Eventually the rattling became so common, so distracting from my journaling that I put him in a cage. My control no longer was enough to keep him down. I needed my counselor's help. I phoned her and asked "What do I do with this boy?"
"Rarely do I talk to him," I told her, and a strange memory appeared. The last time my family sat at the dinner table together; mom had asked dad how his day was and he never responded, just teethed another piece of steak from his fork. Then a few nights ago, I told her how the boy was cold on the basement floor without the comfort of a blanket or a parent's hug, and another strange memory appeared. One time as a baby I remember crying all night long, unattended.
After that call, I brought the boy a blanket and a glass of milk, handing him the glass through the cage bars. He held the glass with two hands. His eyes grew as the milk poured into his mouth. His tongue gathered the droplets from his upper lip. After he finished, his chin lowered and his eyes flicked and his finger raised. And I realized he's just a boy. This is all he knows.
"I see you're trying," I said. "You're trying to say something." "Keep trying." And I handed him the blanket and would return the next day with his milk. And although previously he used to frighten me, I started to like him, so much so that I invited my counselor over to meet him in person.
The next day she arrived, we descended into the basement. I pointed towards him and told her his story, a boy who's unable to express himself. "I don't see that," she said.
"I see someone," she went on, "who is expressing himself and in a damn shrewd way. He's giving the world his opinion." Ahead of me, on the floor, he stood behind bars, his blanket around his shoulders, scratching his cheek with his middle finger — and I smiled.
I'm mad and I'm sad and I'm glad.
You crafty devil. He's saying exactly what's on his mind, knowing that for the rest of his life I could deprive him of food or of a hug.
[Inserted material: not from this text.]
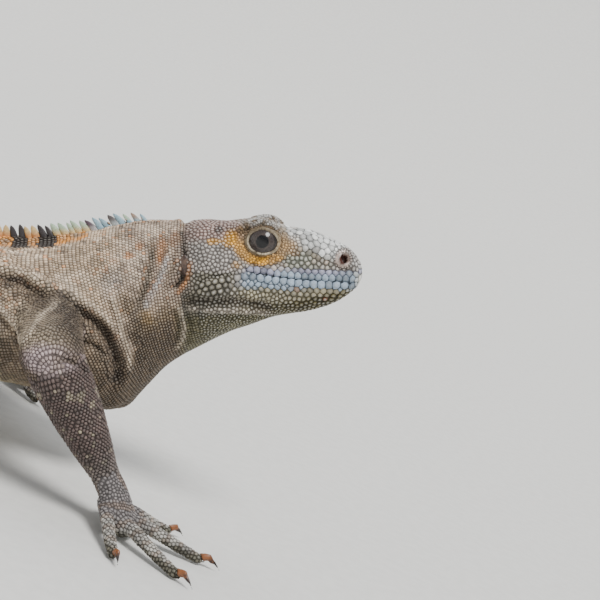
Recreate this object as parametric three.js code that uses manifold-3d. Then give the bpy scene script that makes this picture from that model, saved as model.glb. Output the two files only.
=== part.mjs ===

And yet he flicks on.
I'm mad and I'm sad and I'm glad.
I awed over his strength, while thoughts of all the times I didn't speak up for fear of rejection cycled through my head. I will free him.
My hand shook, clanging the keys together. We caught eyes and I unlocked it. He bolted up the stairs towards the light. I chased him. Out the front door he ran and trusting his lead, I followed, trusting that in the light my paled skin wouldn't be burnt and my darkened eyes wouldn't be blinded. Outside, he vanished, and I was left standing, in a town square, hundreds of people passing by.
For some time, watching them relaxed me. Until a black haired man stopped, gestured towards a bench, and asked, "what do you have to say?" My throat knotted. My mind busied like the bustling people in the courtyard. And I retreated to the basement, where I saw the flicked eyes and rested middle finger, and everything softened.
In front of hundreds of people, I stepped up onto the bench. I shouted, "I'm mad and I'm sad and I'm glad."
Thank you for reading.
Hello Dear Reader
The photo below inspired this essay. I'm the boy in front. My mom and dad and sister and brothers, the whole family smiling and laughing, enjoying the picnic afternoon while hell boils inside of me.
My relationship to this boy changed over the course of a few years. I used to be frightened of this actual picture, so much so that I hid it from a past partner of mine, afraid she'd see this "weakness" inside of me. But over time I befriended him.
“It’s hard not to like someone once you know their story.” - Mr. Rogers
I challenge you. Bust out the photo album. What childhood photos are you critical of? What stories do you tell about what's going on in that photo? Find a difficult one and sit with it. Let time do its magic.